Through the House Give Glimmering Light (1908), by Arthur Rackham (1867-1939). Pen and ink and watercolor wash drawing. Folger Shakespeare Library, Washington, D.C. Art Box R122, no. 6. This watercolor was illustrated in A Midsummer Night's Dream by William Shakespeare. London: Heinemann, 1908, facing page 132. Call number: PR2827.A2 Shakespeare Collection
from Three Shakespeare Songs, op. 39
Through the House Give Glimmering Light, op. 39, no. 3, is the last piece in Beach's Three Shakespeare Songs. The text from A Midsummer Night's Dream, act 5, scene 2, receives a madrigalesque setting by the composer. Other titles in the set include Over Hill, over Dale and Come unto these Yellow Sands. The songs were premiered by the Detroit Madrigal Club, Charles B. Steven, conductor, on December 8, 1896. There were sixteen singers in the women's madrigal group.
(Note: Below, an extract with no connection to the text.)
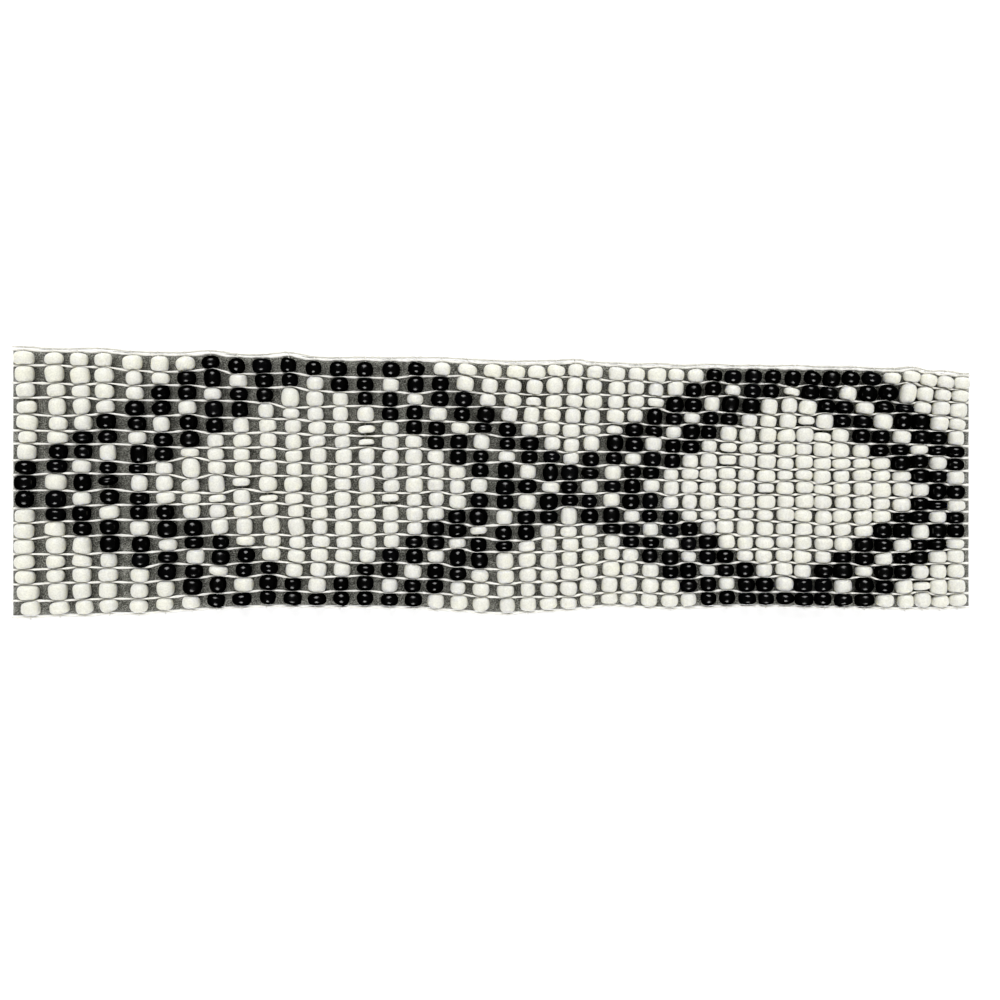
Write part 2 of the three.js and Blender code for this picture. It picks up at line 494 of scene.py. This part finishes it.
def make_edge_thread(strings, lines, material, ends):
    """The second strand along the top edge, a little outside the first warp."""
    route = []
    for i, s in enumerate(strings):
        outwards = EDGE_GAP + EDGE_RADIUS * (1 + EDGE_WANDER * rng.normal())
        y = lines[i, 0] + 2 * WARP_RADIUS + outwards
        route.append((string_x(s, y), y, s["z"] - EDGE_SINK))
    first, last = route[0], route[-1]
    path = smooth_path(np.array([(ends[0], *first[1:]), *route, (ends[1], *last[1:])]), EDGE_STEPS)
    points, faces = thread_mesh(path, np.full(len(path), EDGE_RADIUS), EDGE_TWIST)
    piece = make_mesh("edge_thread", points, faces, material)
    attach(piece, "root")


def weft_path(strings, lines):
    """The weft: down through a string under the warps, back up over them, and on along the top edge.

    With each point comes whether it is outside the beads, past the first or the last row.
    """
    rise = WARP_RADIUS + WEFT_RADIUS * WEFT_SNUG
    past_top = 2 * WARP_RADIUS + EDGE_GAP + 2 * EDGE_RADIUS
    wrap = WARP_RADIUS + WEFT_RADIUS
    path, outside = [], []
    for i, s in enumerate(strings):
        z = s["z"]
        top, bottom = lines[i, 0] + past_top, lines[i, ROWS] - WARP_RADIUS
        inner = [(string_x(s, y), y) for y in lines[i, 1:ROWS]]
        x_top, x_bottom = string_x(s, top), string_x(s, bottom)
        path.append((x_top - WEFT_ASIDE, top, z - rise))
        path += [(x, y, z - rise) for x, y in inner]
        path.append((x_bottom, bottom, z - rise))
        path.append((x_bottom, bottom - wrap, z))
        path.append((x_bottom, bottom, z + rise))
        path += [(x, y, z + rise) for x, y in inner[::-1]]
        path.append((x_top + WEFT_ASIDE, top, z + rise))
        outside += [True] + [False] * len(inner) + [True] * 3 + [False] * len(inner) + [True]
        if i + 1 < len(strings):
            after = lines[i + 1, 0] + past_top
            here = np.array((x_top, top + WEFT_RADIUS, z - EDGE_SINK))
            there = np.array((string_x(strings[i + 1], after), after + WEFT_RADIUS, z - EDGE_SINK))
            path += [here + (there - here) * share for share in (0.25, 0.75)]
            outside += [True, True]
    return np.array(path), np.array(outside)


def make_weft(strings, lines, shaded_inner_material, outer_material):
    """The weft thread, drawn darker where it runs inside the beads as painted shade of the beads, and
    white along the edges.
    """
    path, outside = weft_path(strings, lines)
    path = smooth_path(path, WEFT_STEPS)
    points, faces = thread_mesh(path, np.full(len(path), WEFT_RADIUS), WEFT_TWIST)
    piece = make_mesh("weft_thread", points, faces, shaded_inner_material)
    piece.data.materials.append(outer_material)
    bright = np.repeat(outside[:-1] | outside[1:], WEFT_STEPS * THREAD_SIDES)
    which = np.zeros(len(piece.data.polygons), np.int32)
    which[: len(bright)] = bright
    piece.data.polygons.foreach_set("material_index", which)
    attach(piece, "root")


# Lining

def felt_edge(strings, lines, k, past):
    """An edge of the felt, which follows the ends of the strings at a distance from the warp there."""
    y = lines[:, k] + past
    return np.array([(string_x(s, at), at) for s, at in zip(strings, y)])


def make_lining(strings, lines, material):
    """The felt under the beads, with rounded edges and an uneven surface."""
    low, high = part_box("lining")
    low.x -= FELT_PAST_LEFT
    upper = felt_edge(strings, lines, 0, FELT_PAST_TOP)
    lower = felt_edge(strings, lines, ROWS, -FELT_PAST_BOTTOM)
    xs = np.linspace(low.x, high.x, int((high.x - low.x) / FELT_STEP) + 1)
    shares = np.linspace(0, 1, int((high.y - low.y) / FELT_STEP) + 1)
    top_y, bottom_y = (np.interp(xs, edge[:, 0], edge[:, 1]) for edge in (upper, lower))
    y = bottom_y[:, None] + (top_y - bottom_y)[:, None] * shares[None, :]
    x = np.broadcast_to(xs[:, None], y.shape)
    from_edge = np.minimum.reduce([x - low.x, high.x - x, y - bottom_y[:, None], top_y[:, None] - y])
    beyond_flat = np.maximum(FELT_ROUNDING - from_edge, 0)
    drop = FELT_ROUNDING - np.sqrt(np.maximum(FELT_ROUNDING**2 - beyond_flat**2, 0))
    uneven = rng.normal(size=y.shape) * FELT_UNEVENNESS
    top = np.stack([x, y, high.z - drop - np.abs(uneven)], axis=-1)
    base = np.stack([x, y, np.full(y.shape, low.z)], axis=-1)
    n, m = y.shape
    index = np.arange(n * m).reshape(n, m)
    a, b, c, d = index[:-1, :-1], index[1:, :-1], index[1:, 1:], index[:-1, 1:]
    cap = np.stack([a, b, c, d], axis=-1).reshape(-1, 4)
    rim = np.concatenate([index[:, 0], index[-1, 1:], index[-2::-1, -1], index[0, -2:0:-1]])
    next_rim = np.roll(rim, -1)
    wall = np.stack([rim + n * m, next_rim + n * m, next_rim, rim], axis=-1)
    faces = [np.concatenate([cap, cap[:, ::-1] + n * m, wall])]
    piece = make_mesh("lining_felt", np.concatenate([top, base]).reshape(-1, 3), faces, material)
    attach(piece, "root")
    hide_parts("lining")


# Materials

def new_material(name):
    material = bpy.data.materials.new(name)
    material.use_nodes = True
    nodes = material.node_tree.nodes
    return material, nodes, material.node_tree.links, nodes["Principled BSDF"]


def node(nodes, kind, **values):
    """A shader node with some of its sockets or settings given by name."""
    made = nodes.new("ShaderNode" + kind)
    for key, value in values.items():
        if key in made.inputs:
            made.inputs[key].default_value = value
        else:
            setattr(made, key, value)
    return made


def set_values(shader, **values):
    """Give sockets their numbers and colours by name, with an underscore for each space."""
    for name, value in values.items():
        shader.inputs[name.replace("_", " ")].default_value = value


def noise(nodes, links, scale, detail=2.0, stretch=(1, 1, 1)):
    """Noise in the object's own coordinates; scale is in features for each metre."""
    place = node(nodes, "TexCoord")
    mapping = node(nodes, "Mapping")
    mapping.inputs["Scale"].default_value = stretch
    texture = node(nodes, "TexNoise", Scale=scale, Detail=detail)
    links.new(place.outputs["Object"], mapping.inputs["Vector"])
    links.new(mapping.outputs["Vector"], texture.inputs["Vector"])
    return texture.outputs["Fac"]


def colour_ramp(nodes, links, factor, stops):
    ramp = node(nodes, "ValToRGB")
    elements = ramp.color_ramp.elements
    while len(elements) < len(stops):
        elements.new(0.5)
    for element, (position, colour) in zip(elements, stops):
        element.position = position
        element.color = (*colour, 1)
    links.new(factor, ramp.inputs["Fac"])
    return ramp.outputs["Color"]


def paint(nodes, links, shader, factor, stops):
    """Colour the shader by a ramp."""
    links.new(colour_ramp(nodes, links, factor, stops), shader.inputs["Base Color"])


def bump(nodes, links, shader, height, strength, distance):
    made = node(nodes, "Bump", Strength=strength, Distance=distance)
    links.new(height, made.inputs["Height"])
    links.new(made.outputs["Normal"], shader.inputs["Normal"])


def scaled(nodes, links, value, share, added, clamp=False):
    """The value times a share, plus what is added: a number, or another node's output."""
    made = node(nodes, "Math", operation="MULTIPLY_ADD", use_clamp=clamp)
    made.inputs[1].default_value = share
    links.new(value, made.inputs[0])
    if isinstance(added, float):
        made.inputs[2].default_value = added
    else:
        links.new(added, made.inputs[2])
    return made.outputs["Value"]


def tinted(nodes, links, streaks, weight):
    """The beads' own tint, moved a little by streaks, as a number from 0 to 1."""
    own = node(nodes, "Attribute", attribute_name="tint").outputs["Fac"]
    spread = scaled(nodes, links, own, TINT_SPREAD, 0.5 - weight / 2)
    return scaled(nodes, links, streaks, weight, spread, clamp=True)


def white_glass():
    """Ivory white glass with streaks and fine specks, which lets light through a little."""
    material, nodes, links, shader = new_material("white_glass")
    streaks = noise(nodes, links, scale=900, detail=3.0, stretch=(4, 0.6, 4))
    factor = tinted(nodes, links, streaks, weight=0.35)
    stops = [(0.0, (0.792, 0.785, 0.72)), (0.5, (0.856, 0.848, 0.751)), (1.0, (0.888, 0.873, 0.741))]
    grain = noise(nodes, links, scale=5400, detail=1.0)
    specks = colour_ramp(nodes, links, grain, [(0.36, (0.87, 0.87, 0.87)), (0.64, (1.0, 1.0, 1.0))])
    speckled = node(nodes, "VectorMath", operation="MULTIPLY")
    links.new(colour_ramp(nodes, links, factor, stops), speckled.inputs[0])
    links.new(specks, speckled.inputs[1])
    links.new(speckled.outputs["Vector"], shader.inputs["Base Color"])
    dents = noise(nodes, links, scale=2600, detail=3.0)
    bump(nodes, links, shader, dents, strength=0.5, distance=0.04 * MM)
    set_values(shader, Roughness=0.42, Subsurface_Weight=1.0)
    set_values(shader, Subsurface_Radius=(1.0, 0.98, 0.8), Subsurface_Scale=1.4 * MM)
    return material


def black_glass():
    """Black glass, with painted shade on its sides where reflections fade out at a slant, and duller on
    some beads.
    """
    material, nodes, links, shader = new_material("black_glass")
    streaks = noise(nodes, links, scale=1500, detail=3.0)
    factor = tinted(nodes, links, streaks, weight=0.4)
    blacks = [(0.0003, 0.0003, 0.0003), (0.0008, 0.0008, 0.0007), (0.002, 0.002, 0.0026)]
    paint(nodes, links, shader, factor, list(zip((0.0, 0.6, 1.0), blacks)))
    dents = noise(nodes, links, scale=1300, detail=3.0)
    bump(nodes, links, shader, dents, strength=0.6, distance=0.075 * MM)
    # Painted shade on the sides: reflections fade out where the surface is seen at a slant from the
    # camera
    slant_to_view = node(nodes, "LayerWeight", Blend=0.5)
    shine = node(nodes, "MapRange", interpolation_type="SMOOTHSTEP")
    set_values(shine, From_Min=0.12, From_Max=0.2, To_Min=0.5, To_Max=0.0)
    links.new(slant_to_view.outputs["Facing"], shine.inputs["Value"])
    links.new(shine.outputs["Result"], shader.inputs["Specular IOR Level"])
    dullness = node(nodes, "MapRange")
    set_values(dullness, From_Min=0.36, From_Max=0.64, To_Min=0.11, To_Max=0.25)
    links.new(noise(nodes, links, scale=420, detail=1.0), dullness.inputs["Value"])
    links.new(dullness.outputs["Result"], shader.inputs["Roughness"])
    set_values(shader, IOR=1.47)
    return material


def twisted_thread(name, dark, light):
    """Thread with fine fibres along it, between a dark and a light colour."""
    material, nodes, links, shader = new_material(name)
    fibres = noise(nodes, links, scale=5000, stretch=(0.5, 2, 2))
    paint(nodes, links, shader, fibres, [(0.25, dark), (0.6, light)])
    bump(nodes, links, shader, fibres, strength=0.5, distance=0.03 * MM)
    set_values(shader, Roughness=0.7, Sheen_Weight=0.2)
    return material


def grey_felt():
    """Grey felt of mixed dark and light fibres, a little patchy."""
    material, nodes, links, shader = new_material("grey_felt")
    grain = noise(nodes, links, scale=7500, detail=3.0)
    patches = noise(nodes, links, scale=900)
    mixed = scaled(nodes, links, patches, 0.3, grain)
    stops = [(0.5, (0.026, 0.026, 0.019)), (0.65, (0.123, 0.123, 0.105)), (0.8, (0.42, 0.42, 0.375))]
    paint(nodes, links, shader, mixed, stops)
    bump(nodes, links, shader, grain, strength=0.8, distance=0.08 * MM)
    set_values(shader, Roughness=0.95, Sheen_Weight=0.15)
    return material


def pale_floor():
    """A plain floor, which glows a little to the camera alone."""
    material, nodes, links, shader = new_material("pale_floor")
    stops = [(0.3, (0.9, 0.9, 0.9)), (0.7, (0.92, 0.92, 0.92))]
    paint(nodes, links, shader, noise(nodes, links, scale=40), stops)
    set_values(shader, Roughness=0.9, Emission_Color=(1, 1, 1, 1))
    path = node(nodes, "LightPath")
    glow = node(nodes, "Math", operation="MULTIPLY")
    glow.inputs[1].default_value = FLOOR_GLOW
    links.new(path.outputs["Is Camera Ray"], glow.inputs[0])
    links.new(glow.outputs["Value"], shader.inputs["Emission Strength"])
    return material


# Stage

def make_floor():
    half = FLOOR_SIZE / 2
    corners = np.array([(-half, -half, 0), (half, -half, 0), (half, half, 0), (-half, half, 0)])
    floor = make_mesh("floor", corners, [np.array([[0, 1, 2, 3]])], pale_floor())
    floor.location.z = -FLOOR_DROP


def make_lights():
    for name, bearing, elevation, roll, width, height, power, mirrored in SOFT_BOXES:
        data = bpy.data.lights.new(name, "AREA")
        data.shape = "RECTANGLE"
        data.size, data.size_y = width, height
        data.energy = power
        light = link(name, data)
        light.visible_glossy = mirrored
        bearing, elevation = math.radians(bearing), math.radians(elevation)
        flat = LIGHT_DISTANCE * math.cos(elevation)
        above = LIGHT_DISTANCE * math.sin(elevation)
        light.location = (flat * math.cos(bearing), flat * math.sin(bearing), above)
        aim = Vector(light.location).to_track_quat("Z", "Y")
        light.rotation_euler = (aim @ Quaternion((0, 0, 1), math.radians(roll))).to_euler()


def make_world():
    """A white world, bright to the camera and dim as a light."""
    world = bpy.data.worlds.new("studio")
    bpy.context.scene.world = world
    world.use_nodes = True
    nodes, links = world.node_tree.nodes, world.node_tree.links
    background = nodes["Background"]
    path = node(nodes, "LightPath")
    strength = node(nodes, "MapRange")
    set_values(strength, To_Min=WORLD_LIGHT, To_Max=WORLD_SEEN)
    links.new(path.outputs["Is Camera Ray"], strength.inputs["Value"])
    links.new(strength.outputs["Result"], background.inputs["Strength"])
    set_values(background, Color=(1, 1, 1, 1))
    bpy.context.scene.view_settings.view_transform = "Standard"


strings = [read_string(name) for name in sorted(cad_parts) if name.startswith("bead_string_")]
make_camera(np.mean([s["z"] for s in strings]))
lines = lay_rows(strings)
beads = place_beads(strings, lines)
make_beads(strings, beads, white_glass(), black_glass())
threads = {name: twisted_thread(name, *colours) for name, colours in THREAD_COLOURS.items()}
low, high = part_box("lining")
thread_ends = (low.x - FELT_PAST_LEFT + THREADS_SHORT, high.x - THREADS_SHORT)
make_warps(strings, lines, threads["white_thread"], thread_ends)
# the edge strand's colour is partly its own beige tint and partly painted shade
make_edge_thread(strings, lines, threads["edge_thread"], thread_ends)
# the weft's part inside the beads gets painted shade, a darker copy of the white thread
make_weft(strings, lines, threads["painted_shade_thread"], threads["white_thread"])
make_lining(strings, lines, grey_felt())
make_floor()
make_lights()
make_world()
Beach's thirty works for women's chorus are a significant part of her output. They include major choral/orchestra cantatas such as The Chambered Nautilus, op. 66, (1907), commissioned by the St. Cecilia Club of New York. The demand for women's chorus repertoire grew exponentially in the last decade of the nineteenth century. Women's musical clubs flourished in the years following the 1893 meeting of the Woman's Musical Congress at the Chicago World Fair, where Beach played a prominent role. She later credited the proliferation of women's clubs with spreading musical taste and fostering more frequent performance of music by women composers.